It suggests that emerging bio-skills among rogue states and terror groups could lead to modified viruses becoming a feature of future warfare, alongside the continued risk of existing animal pathogens mutating, leading to human-to-human transmission.

Dr Basu said: “The international community must be alive to the very real threat that Covid-19 isn’t a one off. There is every chance of another naturally occurring pathogen, alongside the likelihood that biological warfare, in the form of genetically modified viruses, could be used in the near future. The impact on human life and the global economy of this pandemic must act as a call to action.”

The report, which has been sent to national and local decisionmakers, makes a number of recommendations, including that global and national governance and regulations need to be reviewed, along with calls to revamp the 1975 Biological and Toxin Weapons Convention, the disarmament treaty banning biological weapons.

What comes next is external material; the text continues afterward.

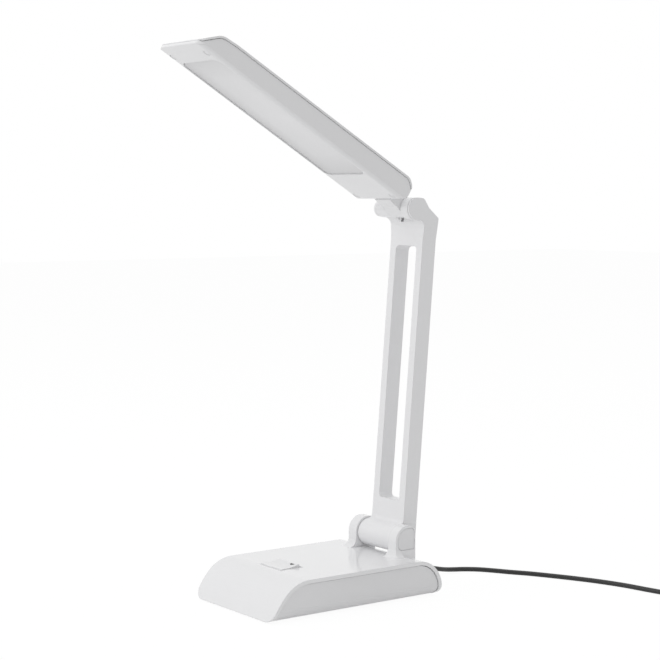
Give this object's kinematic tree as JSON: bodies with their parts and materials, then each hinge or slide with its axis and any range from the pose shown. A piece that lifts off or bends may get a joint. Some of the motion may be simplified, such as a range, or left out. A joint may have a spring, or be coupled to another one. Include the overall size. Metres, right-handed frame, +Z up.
{
  "type": "desk lamp",
  "caption": "Folding desk lamp with a wedge-nosed base and rocker switch, a slotted arm on a wide hinge, and a long flat light head with a frosted diffuser.",
  "frame": {"origin": "centre of the bounding box without the cord, on the table plane under the feet", "axes": "+Z up, the lamp faces -Y, the hinges turn about X"},
  "size_m": [0.2683, 0.4102, 0.4083],
  "materials": {
    "white_gloss": "gloss",
    "white_satin": "satin",
    "iron": "rough cast",
    "rubber": "matte",
    "steel": "zinc plated",
    "dark_steel": "blackened",
    "brass": "bright",
    "black_plastic": "matte",
    "board": "solder-mask",
    "wire": "smooth insulation",
    "diffuser": "frosted",
    "clear_plastic": "clear acrylic",
    "led": "smooth",
    "cord_black": "satin",
    "chrome": "nickel plated"
  },
  "bodies": {
    "base": {"base_shell": "white_gloss", "base_tray": "white_satin", "ballast_plate": "iron", "base_feet": "rubber", "base_screws": "steel", "driver_board": "board", "board_screws": "steel", "driver_transformer": "black_plastic", "driver_capacitors": "black_plastic", "base_wires": "wire", "lower_shaft": "steel", "lower_nut": "steel", "lower_washers": "dark_steel", "lower_caps": "white_satin", "strain_relief": "rubber", "cord": "cord_black", "cord_coil": "cord_black", "cord_tie": "black_plastic", "plug_body": "rubber", "plug_pins": "chrome", "switch_housing": "white_satin", "switch_terminals": "brass"},
    "switch": {"switch_rocker": "white_gloss", "rocker_mark": "black_plastic"},
    "arm": {"arm_frame": "white_satin", "arm_rear_cover": "white_satin", "arm_screws": "steel", "arm_wire": "wire", "upper_shaft": "steel", "upper_nut": "steel", "upper_washers": "dark_steel", "upper_cap": "white_satin"},
    "head": {"head_shell": "white_satin", "head_housing": "white_satin", "head_screws": "steel", "head_plugs": "white_satin", "diffuser": "diffuser", "light_guide": "clear_plastic", "led_board": "board", "leds": "led", "head_wire": "wire"}
  },
  "joints": [
    {"name": "arm_fold", "type": "hinge", "parent": "base", "child": "arm", "pos_m": [0, 0.0732, 0.0399], "axis": [1, 0, 0], "range_deg": [-10, 84]},
    {"name": "head_tilt", "type": "hinge", "parent": "arm", "child": "head", "pos_m": [0, 0.08819, 0.29012], "axis": [1, 0, 0], "range_deg": [-45, 116]},
    {"name": "switch_rock", "type": "hinge", "parent": "base", "child": "switch", "pos_m": [0, -0.023, 0.02455], "axis": [-1, 0, 0], "range_deg": [0, 15]}
  ]
}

Funded by the US and UK government agencies, Kromek has spent three years developing the technology that would enable building a national or global early warning system to mitigate against the emergence of a new airborne disease.

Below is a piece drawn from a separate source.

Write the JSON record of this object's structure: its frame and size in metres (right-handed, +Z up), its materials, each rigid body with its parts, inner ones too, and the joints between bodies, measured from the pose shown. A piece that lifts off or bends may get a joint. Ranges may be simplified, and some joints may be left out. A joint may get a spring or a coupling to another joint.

The benchtop-sized machine filters the air and captures all biological particles which are DNA-sequenced in situ to monitor both their emergence and prevalence.

Used in urban centres, high footfall areas and sensitive locations such as airports or hospitals, the machine allows early detection of localised outbreaks, which can be identified and contained.

The systems are designed to be networked in large numbers, to provide a near real time map pathogens enabling an early warning system for emerging biological threats.

In his foreword to the paper, former Defence Secretary Sir Michael Fallon said: “We need to upgrade our biological protection from backward-looking ‘test and trace’ systems to real-time autonomous DNA sequencing that can give our national and local agencies actionable intelligence to head off the next pandemic before it gets rooted.

“The technology is already here, developed by cutting-edge bio security companies such as Kromek. Deploying it at our airports and ports and in our urban centres would better protect us against the next pandemic.”